In 1956, France implemented a series of institutional reforms that effectively allowed its African colonies to opt for integration with France instead of pursuing autonomous existence as independent states. Just two years later, France, under the leadership of Charles de Gaulle, offered the colonies, under the auspices of the Constitution of the French Fifth Republic, free association as autonomous republics within the Communauté française (French Community). Guinea was the only territory in France's so-called Afrique noire to vote "Non" to de Gaulle's proposal. Ivory Coast voted "Oui" as its elites saw Guinea's total rejection of de Gaulle's offer as not very pragmatic.

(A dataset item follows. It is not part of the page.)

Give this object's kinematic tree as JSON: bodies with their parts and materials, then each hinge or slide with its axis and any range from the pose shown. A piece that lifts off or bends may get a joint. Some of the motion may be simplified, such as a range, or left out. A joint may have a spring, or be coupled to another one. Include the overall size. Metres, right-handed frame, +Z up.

Of course, within the new community, France would retain senior status and the former colonies would come in as junior partners.

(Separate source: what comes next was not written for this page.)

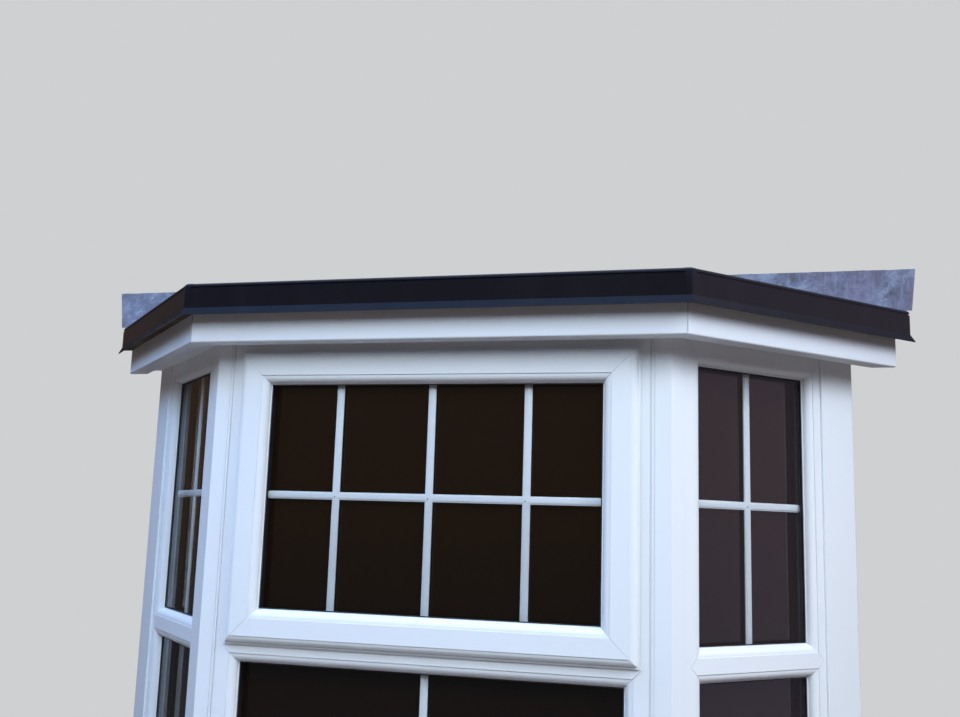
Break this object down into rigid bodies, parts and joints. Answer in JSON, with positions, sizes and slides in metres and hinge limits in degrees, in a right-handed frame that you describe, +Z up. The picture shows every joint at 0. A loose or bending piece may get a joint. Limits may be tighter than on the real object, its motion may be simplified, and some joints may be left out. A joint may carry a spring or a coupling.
{
  "type": "canted bay window",
  "caption": "White plastic three-sided bay window with a top-hung front light, brick dwarf wall, moulded frames, white fascia and a low dark roof under a lead flashing.",
  "frame": {"origin": "centre of the part's box at ground level, under the brick dwarf wall", "axes": "+Z up, +X to the right seen from the street, +Y into the house; the plane of the house wall is the part's back face"},
  "size_m": [2.0652, 0.473, 2.264],
  "materials": {
    "brickwork": "red-brown fired clay bricks in Flemish bond with pale mortar",
    "white_plastic": "smooth white plastic, slightly dusty",
    "glass": "clear sealed double glazing",
    "spacer_metal": "dark bronze, satin",
    "rubber": "matt black rubber",
    "timber": "sawn softwood",
    "deck_board": "pressed strand board",
    "painted_board": "white paint",
    "roof_resin": "dark grey glass-fibre resin, low gloss",
    "lead": "weathered sheet lead with blue-grey patina"
  },
  "bodies": {
    "root": {"dwarf_wall_front": "brickwork", "dwarf_wall_left": "brickwork", "dwarf_wall_right": "brickwork", "cill_front": "white_plastic", "cill_left": "white_plastic", "cill_right": "white_plastic", "cill_corner_covers": "white_plastic", "front_frame_rails": "white_plastic", "front_frame_stiles": "white_plastic", "left_frame_rails": "white_plastic", "left_frame_stiles": "white_plastic", "right_frame_rails": "white_plastic", "right_frame_stiles": "white_plastic", "sash_rails": "white_plastic", "sash_stiles": "white_plastic", "sash_seal": "rubber", "sash_handle": "white_plastic", "sash_glass": "glass", "front_lower_glass": "glass", "left_upper_glass": "glass", "left_lower_glass": "glass", "right_upper_glass": "glass", "right_lower_glass": "glass", "glass_spacers": "spacer_metal", "glazing_beads": "white_plastic", "left_bay_post": "white_plastic", "right_bay_post": "white_plastic", "wall_jamb_posts": "timber", "cover_trims": "white_plastic", "window_board": "painted_board", "ceiling_board": "painted_board", "roof_rim": "timber", "roof_joists": "timber", "ledger": "timber", "soffit": "white_plastic", "fascia_front": "white_plastic", "fascia_left": "white_plastic", "fascia_right": "white_plastic", "roof_deck": "deck_board", "drip_battens": "timber", "roof_skin": "roof_resin", "drip_trim_front": "roof_resin", "drip_trim_left": "roof_resin", "drip_trim_right": "roof_resin", "lead_flashing": "lead"}
  },
  "joints": []
}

Nevertheless, leaders of the Francophone African colonies soon realized that they could opt for independence and still retain close and productive ties with France. Thus, following the lead of the former UN Trust Territory of Cameroons under French administration, which gained independence on January 1, 1960, Ivory Coast withdrew from the French Community and on August 7, 1960, declared its independence. However, it was not until October 31, 1960 that the National Assembly adopted a constitutional draft.

The new constitution, like those of virtually all former French colonies in Africa, was remarkably similar to the 1958 Constitution of the French Fifth Republic. The new Ivorian constitution rejected parliamentarianism and created institutions that had a remarkable resemblance to those of France. Most important is the fact that the new constitution established a Guallist system of government with an imperial presidency that lacked effective checks on the power of the executive. Although the constitution created a Supreme Court, the latter had no power of judicial review, executive control and domination of the court was assured mainly because the President of the Republic was also the appointing authority of the head of the Supreme Court. In essence, the constitution subordinated the judiciary system to the imperial president, the same person who was supposed to guarantee the court's independence. The imperial presidency, with extremely "vague affirmative statements of rights," as well as strong and repressive institutions, produced, in Ivory Coast, as was the case in other Francophone African countries, an authoritarian system of governance (Alexander 1963).